Unlike other religiously themed plays like “Doubt” and “Agnes of God,” “High” does not revolve around a substantial issue like pedophile priests or miraculous stigmata. On the contrary, Sister Jamison and her superior, Father Michael Delpapp (the amiable Stephen Kunken), butt heads on a manufactured conflict over whether they should be treating a hard case like Cody Randall (a showy debut from Evan Jonigkeit) in the first place.
Father insists on it, for not-bad reasons that are later made clear. But Sister Jamison’s fierce bureaucratic arguments against it (“Why not send him to a state-run facility?”) are preposterous, coming from someone who would be expected to welcome the challenge of rescuing a lost lamb.
Once she caves, Sister Jamison discovers that Cody is every bit as hopeless as she’d feared.
Jonigkeit doesn’t hold much back in his portrayal of this sullen, stupid kid with the battered body (ugly bruises courtesy of makeup specialist Joe Rossi) and mean disposition. But for (again, not bad) reasons that will eventually come out, Sister Jamison is moved to save both his ass and his soul.
For a while, the generational and cultural clash between this self-destructive throwaway child and the big-hearted nun are genuinely engaging.
Under Rob Ruggiero’s direction, Jonigkeit carefully paces out the revelations about Cody’s abusive background, while Turner applies her perfect comic timing to Sister Jamison’s outrageous habit of mouthing off. “I did all that shit in the ’70s,” she says, airily dismissing Cody’s boastful account of his drug history.
But while Sister Jamison is a colorful character, she’s too limited in dimension to make serious demands on Turner. The other two characters are even more insubstantial.

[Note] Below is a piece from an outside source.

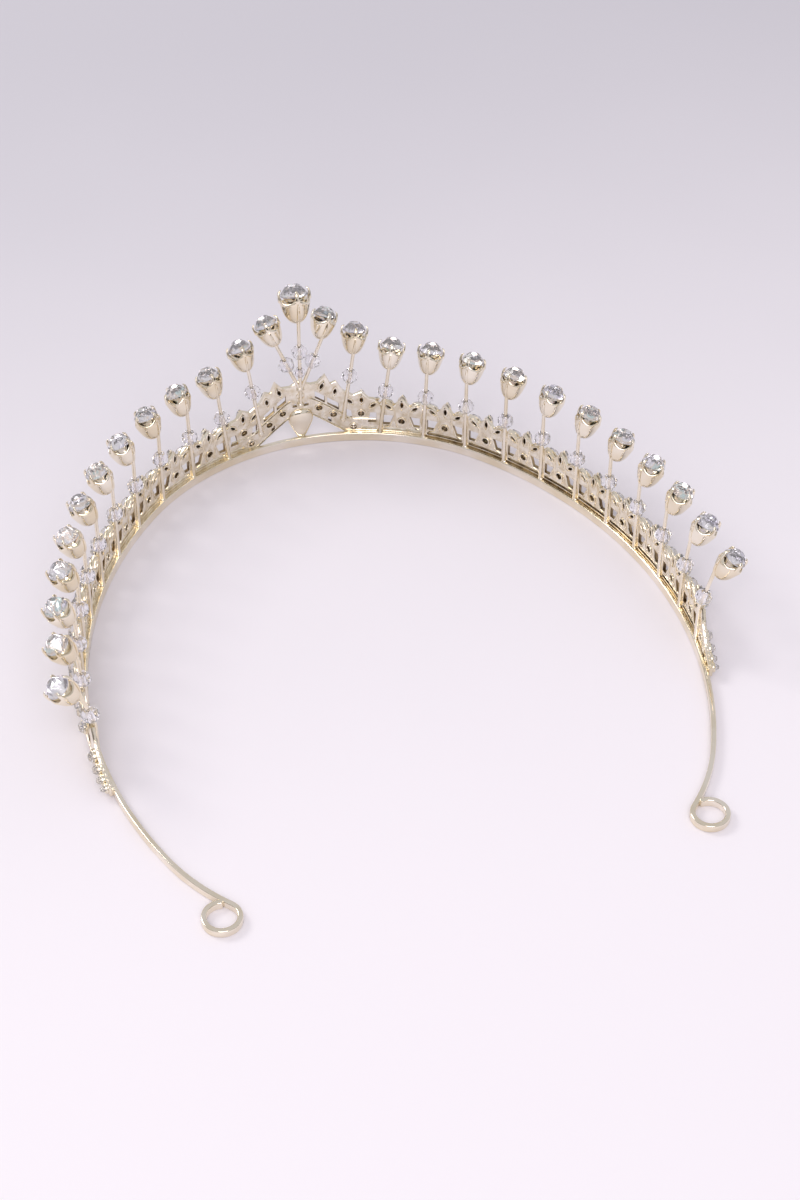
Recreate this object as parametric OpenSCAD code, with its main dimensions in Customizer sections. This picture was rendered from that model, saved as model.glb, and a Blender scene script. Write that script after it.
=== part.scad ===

To state the obvious, the kid is just a kid. And when he takes off his clothes and attempts to rape the nun, Turner’s assertion that she could “beat the fuck” out of him if he ever tried a trick like that again is undeniably (and regrettably) all too true. And for all Kunken’s artful bickering, Father Michael doesn’t really have a legitimate quarrel with Sister Jamison.
Even against that big night sky, a star needs some incentive to shine.